- [Stated goal] All material below is to be reproduced exactly.

* Start *

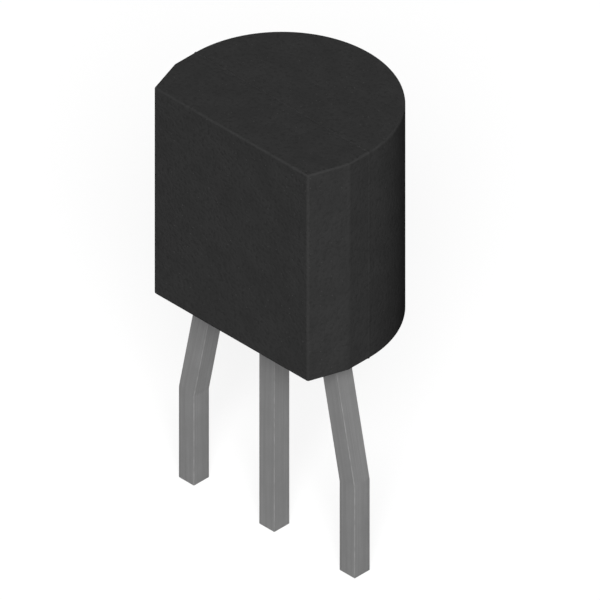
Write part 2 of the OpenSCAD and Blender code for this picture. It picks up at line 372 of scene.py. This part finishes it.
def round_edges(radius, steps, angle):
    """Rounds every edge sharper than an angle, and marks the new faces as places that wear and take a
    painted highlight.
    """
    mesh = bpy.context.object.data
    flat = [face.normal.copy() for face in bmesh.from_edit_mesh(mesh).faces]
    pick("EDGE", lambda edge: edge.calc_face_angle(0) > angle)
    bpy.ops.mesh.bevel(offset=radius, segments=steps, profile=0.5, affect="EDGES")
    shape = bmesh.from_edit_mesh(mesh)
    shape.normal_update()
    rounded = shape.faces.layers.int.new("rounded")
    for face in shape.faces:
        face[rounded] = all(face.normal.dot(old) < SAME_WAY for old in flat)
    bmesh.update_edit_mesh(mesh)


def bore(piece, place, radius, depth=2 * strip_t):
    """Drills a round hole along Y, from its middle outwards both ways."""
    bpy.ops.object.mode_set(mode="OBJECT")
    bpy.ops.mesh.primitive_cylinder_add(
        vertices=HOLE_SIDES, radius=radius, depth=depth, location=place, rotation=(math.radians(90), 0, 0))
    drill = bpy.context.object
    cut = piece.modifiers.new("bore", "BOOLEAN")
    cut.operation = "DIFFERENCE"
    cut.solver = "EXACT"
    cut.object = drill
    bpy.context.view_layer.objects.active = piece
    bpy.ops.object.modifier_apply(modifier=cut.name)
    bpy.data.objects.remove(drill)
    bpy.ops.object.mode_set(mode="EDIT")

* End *

- [Answer to this exercise]
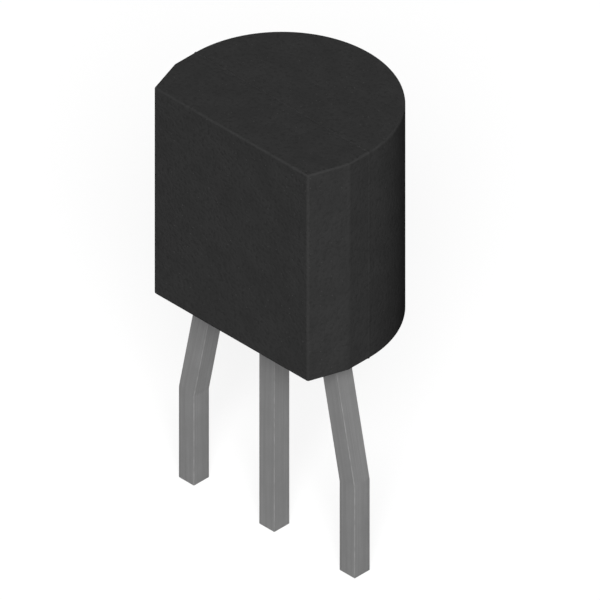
Write part 2 of the OpenSCAD and Blender code for this picture. It picks up at line 372 of scene.py. This part finishes it.
def round_edges(radius, steps, angle):
    """Rounds every edge sharper than an angle, and marks the new faces as places that wear and take a
    painted highlight.
    """
    mesh = bpy.context.object.data
    flat = [face.normal.copy() for face in bmesh.from_edit_mesh(mesh).faces]
    pick("EDGE", lambda edge: edge.calc_face_angle(0) > angle)
    bpy.ops.mesh.bevel(offset=radius, segments=steps, profile=0.5, affect="EDGES")
    shape = bmesh.from_edit_mesh(mesh)
    shape.normal_update()
    rounded = shape.faces.layers.int.new("rounded")
    for face in shape.faces:
        face[rounded] = all(face.normal.dot(old) < SAME_WAY for old in flat)
    bmesh.update_edit_mesh(mesh)


def bore(piece, place, radius, depth=2 * strip_t):
    """Drills a round hole along Y, from its middle outwards both ways."""
    bpy.ops.object.mode_set(mode="OBJECT")
    bpy.ops.mesh.primitive_cylinder_add(
        vertices=HOLE_SIDES, radius=radius, depth=depth, location=place, rotation=(math.radians(90), 0, 0))
    drill = bpy.context.object
    cut = piece.modifiers.new("bore", "BOOLEAN")
    cut.operation = "DIFFERENCE"
    cut.solver = "EXACT"
    cut.object = drill
    bpy.context.view_layer.objects.active = piece
    bpy.ops.object.modifier_apply(modifier=cut.name)
    bpy.data.objects.remove(drill)
    bpy.ops.object.mode_set(mode="EDIT")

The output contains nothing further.